Output an exact reproduction of the data.

▸ Source excerpt:
— begin —

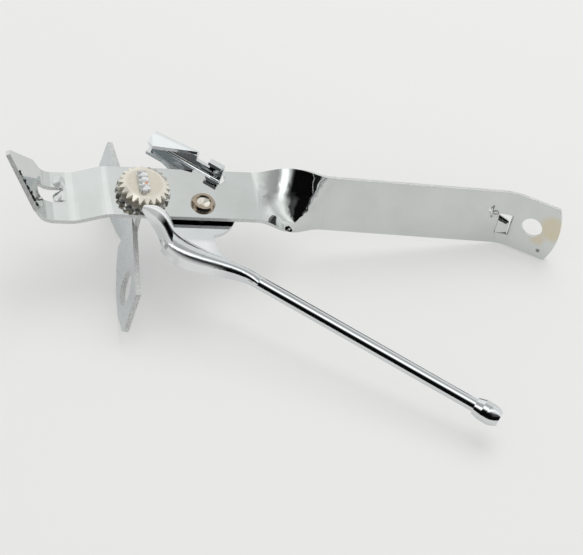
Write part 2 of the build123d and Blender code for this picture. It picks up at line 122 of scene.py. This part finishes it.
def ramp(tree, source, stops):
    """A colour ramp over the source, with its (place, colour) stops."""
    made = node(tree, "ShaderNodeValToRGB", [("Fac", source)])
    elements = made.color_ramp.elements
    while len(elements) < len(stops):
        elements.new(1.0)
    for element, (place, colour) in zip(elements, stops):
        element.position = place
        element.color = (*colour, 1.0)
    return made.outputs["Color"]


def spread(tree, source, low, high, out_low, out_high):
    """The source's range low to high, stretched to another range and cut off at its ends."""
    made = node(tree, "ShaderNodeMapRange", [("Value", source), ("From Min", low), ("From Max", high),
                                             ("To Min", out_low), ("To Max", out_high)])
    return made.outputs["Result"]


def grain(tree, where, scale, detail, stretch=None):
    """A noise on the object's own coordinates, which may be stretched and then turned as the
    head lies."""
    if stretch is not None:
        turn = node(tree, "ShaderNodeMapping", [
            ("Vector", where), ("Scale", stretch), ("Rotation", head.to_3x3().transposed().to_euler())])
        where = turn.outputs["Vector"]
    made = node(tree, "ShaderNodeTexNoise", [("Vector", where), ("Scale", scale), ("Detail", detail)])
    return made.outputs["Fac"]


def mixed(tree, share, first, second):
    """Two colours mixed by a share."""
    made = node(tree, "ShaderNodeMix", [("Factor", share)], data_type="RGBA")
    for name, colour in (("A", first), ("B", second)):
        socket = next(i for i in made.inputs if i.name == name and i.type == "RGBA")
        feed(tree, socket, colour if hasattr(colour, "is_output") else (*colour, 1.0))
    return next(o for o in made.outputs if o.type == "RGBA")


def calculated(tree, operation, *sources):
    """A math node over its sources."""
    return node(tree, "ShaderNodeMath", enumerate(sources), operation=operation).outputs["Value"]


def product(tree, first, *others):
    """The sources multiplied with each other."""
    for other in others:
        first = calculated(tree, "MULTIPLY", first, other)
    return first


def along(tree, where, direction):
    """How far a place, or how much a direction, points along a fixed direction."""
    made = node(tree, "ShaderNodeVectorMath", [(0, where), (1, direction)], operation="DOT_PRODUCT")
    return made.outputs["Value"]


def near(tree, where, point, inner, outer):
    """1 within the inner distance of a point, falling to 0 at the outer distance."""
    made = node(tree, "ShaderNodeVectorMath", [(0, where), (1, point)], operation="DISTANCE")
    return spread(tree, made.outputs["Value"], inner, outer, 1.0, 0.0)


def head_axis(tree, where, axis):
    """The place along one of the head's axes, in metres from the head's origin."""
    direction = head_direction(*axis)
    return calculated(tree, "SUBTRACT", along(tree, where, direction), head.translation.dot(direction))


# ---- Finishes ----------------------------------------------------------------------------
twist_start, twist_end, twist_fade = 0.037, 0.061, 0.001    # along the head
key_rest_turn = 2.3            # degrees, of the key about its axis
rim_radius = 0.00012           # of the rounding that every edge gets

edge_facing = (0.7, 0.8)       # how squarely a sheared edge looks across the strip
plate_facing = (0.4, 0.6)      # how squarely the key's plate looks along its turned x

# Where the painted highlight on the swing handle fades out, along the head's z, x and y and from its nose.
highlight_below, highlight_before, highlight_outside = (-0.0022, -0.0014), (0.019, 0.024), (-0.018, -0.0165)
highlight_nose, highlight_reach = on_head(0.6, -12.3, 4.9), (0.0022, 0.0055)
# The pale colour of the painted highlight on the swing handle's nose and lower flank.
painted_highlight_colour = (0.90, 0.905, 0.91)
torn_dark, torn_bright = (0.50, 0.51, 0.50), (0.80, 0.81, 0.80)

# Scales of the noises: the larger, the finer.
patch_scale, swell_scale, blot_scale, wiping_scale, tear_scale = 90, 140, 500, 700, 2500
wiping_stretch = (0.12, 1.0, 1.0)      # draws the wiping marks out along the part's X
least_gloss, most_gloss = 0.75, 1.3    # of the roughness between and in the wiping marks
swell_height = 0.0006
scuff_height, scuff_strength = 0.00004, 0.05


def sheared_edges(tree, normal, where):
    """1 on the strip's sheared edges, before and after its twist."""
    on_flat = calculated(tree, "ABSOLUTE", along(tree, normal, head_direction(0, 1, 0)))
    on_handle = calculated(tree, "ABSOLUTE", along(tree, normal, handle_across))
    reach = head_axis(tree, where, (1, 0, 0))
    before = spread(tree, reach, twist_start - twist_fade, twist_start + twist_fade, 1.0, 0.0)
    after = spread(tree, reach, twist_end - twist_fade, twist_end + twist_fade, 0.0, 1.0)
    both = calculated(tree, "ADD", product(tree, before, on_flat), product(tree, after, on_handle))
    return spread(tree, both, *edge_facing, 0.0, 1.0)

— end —

▸ Completed exercise:
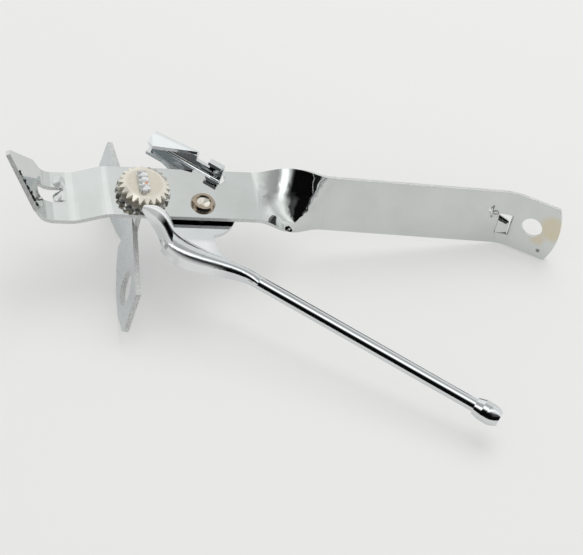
Write part 2 of the build123d and Blender code for this picture. It picks up at line 122 of scene.py. This part finishes it.
def ramp(tree, source, stops):
    """A colour ramp over the source, with its (place, colour) stops."""
    made = node(tree, "ShaderNodeValToRGB", [("Fac", source)])
    elements = made.color_ramp.elements
    while len(elements) < len(stops):
        elements.new(1.0)
    for element, (place, colour) in zip(elements, stops):
        element.position = place
        element.color = (*colour, 1.0)
    return made.outputs["Color"]


def spread(tree, source, low, high, out_low, out_high):
    """The source's range low to high, stretched to another range and cut off at its ends."""
    made = node(tree, "ShaderNodeMapRange", [("Value", source), ("From Min", low), ("From Max", high),
                                             ("To Min", out_low), ("To Max", out_high)])
    return made.outputs["Result"]


def grain(tree, where, scale, detail, stretch=None):
    """A noise on the object's own coordinates, which may be stretched and then turned as the
    head lies."""
    if stretch is not None:
        turn = node(tree, "ShaderNodeMapping", [
            ("Vector", where), ("Scale", stretch), ("Rotation", head.to_3x3().transposed().to_euler())])
        where = turn.outputs["Vector"]
    made = node(tree, "ShaderNodeTexNoise", [("Vector", where), ("Scale", scale), ("Detail", detail)])
    return made.outputs["Fac"]


def mixed(tree, share, first, second):
    """Two colours mixed by a share."""
    made = node(tree, "ShaderNodeMix", [("Factor", share)], data_type="RGBA")
    for name, colour in (("A", first), ("B", second)):
        socket = next(i for i in made.inputs if i.name == name and i.type == "RGBA")
        feed(tree, socket, colour if hasattr(colour, "is_output") else (*colour, 1.0))
    return next(o for o in made.outputs if o.type == "RGBA")


def calculated(tree, operation, *sources):
    """A math node over its sources."""
    return node(tree, "ShaderNodeMath", enumerate(sources), operation=operation).outputs["Value"]


def product(tree, first, *others):
    """The sources multiplied with each other."""
    for other in others:
        first = calculated(tree, "MULTIPLY", first, other)
    return first


def along(tree, where, direction):
    """How far a place, or how much a direction, points along a fixed direction."""
    made = node(tree, "ShaderNodeVectorMath", [(0, where), (1, direction)], operation="DOT_PRODUCT")
    return made.outputs["Value"]


def near(tree, where, point, inner, outer):
    """1 within the inner distance of a point, falling to 0 at the outer distance."""
    made = node(tree, "ShaderNodeVectorMath", [(0, where), (1, point)], operation="DISTANCE")
    return spread(tree, made.outputs["Value"], inner, outer, 1.0, 0.0)


def head_axis(tree, where, axis):
    """The place along one of the head's axes, in metres from the head's origin."""
    direction = head_direction(*axis)
    return calculated(tree, "SUBTRACT", along(tree, where, direction), head.translation.dot(direction))


# ---- Finishes ----------------------------------------------------------------------------
twist_start, twist_end, twist_fade = 0.037, 0.061, 0.001    # along the head
key_rest_turn = 2.3            # degrees, of the key about its axis
rim_radius = 0.00012           # of the rounding that every edge gets

edge_facing = (0.7, 0.8)       # how squarely a sheared edge looks across the strip
plate_facing = (0.4, 0.6)      # how squarely the key's plate looks along its turned x

# Where the painted highlight on the swing handle fades out, along the head's z, x and y and from its nose.
highlight_below, highlight_before, highlight_outside = (-0.0022, -0.0014), (0.019, 0.024), (-0.018, -0.0165)
highlight_nose, highlight_reach = on_head(0.6, -12.3, 4.9), (0.0022, 0.0055)
# The pale colour of the painted highlight on the swing handle's nose and lower flank.
painted_highlight_colour = (0.90, 0.905, 0.91)
torn_dark, torn_bright = (0.50, 0.51, 0.50), (0.80, 0.81, 0.80)

# Scales of the noises: the larger, the finer.
patch_scale, swell_scale, blot_scale, wiping_scale, tear_scale = 90, 140, 500, 700, 2500
wiping_stretch = (0.12, 1.0, 1.0)      # draws the wiping marks out along the part's X
least_gloss, most_gloss = 0.75, 1.3    # of the roughness between and in the wiping marks
swell_height = 0.0006
scuff_height, scuff_strength = 0.00004, 0.05


def sheared_edges(tree, normal, where):
    """1 on the strip's sheared edges, before and after its twist."""
    on_flat = calculated(tree, "ABSOLUTE", along(tree, normal, head_direction(0, 1, 0)))
    on_handle = calculated(tree, "ABSOLUTE", along(tree, normal, handle_across))
    reach = head_axis(tree, where, (1, 0, 0))
    before = spread(tree, reach, twist_start - twist_fade, twist_start + twist_fade, 1.0, 0.0)
    after = spread(tree, reach, twist_end - twist_fade, twist_end + twist_fade, 0.0, 1.0)
    both = calculated(tree, "ADD", product(tree, before, on_flat), product(tree, after, on_handle))
    return spread(tree, both, *edge_facing, 0.0, 1.0)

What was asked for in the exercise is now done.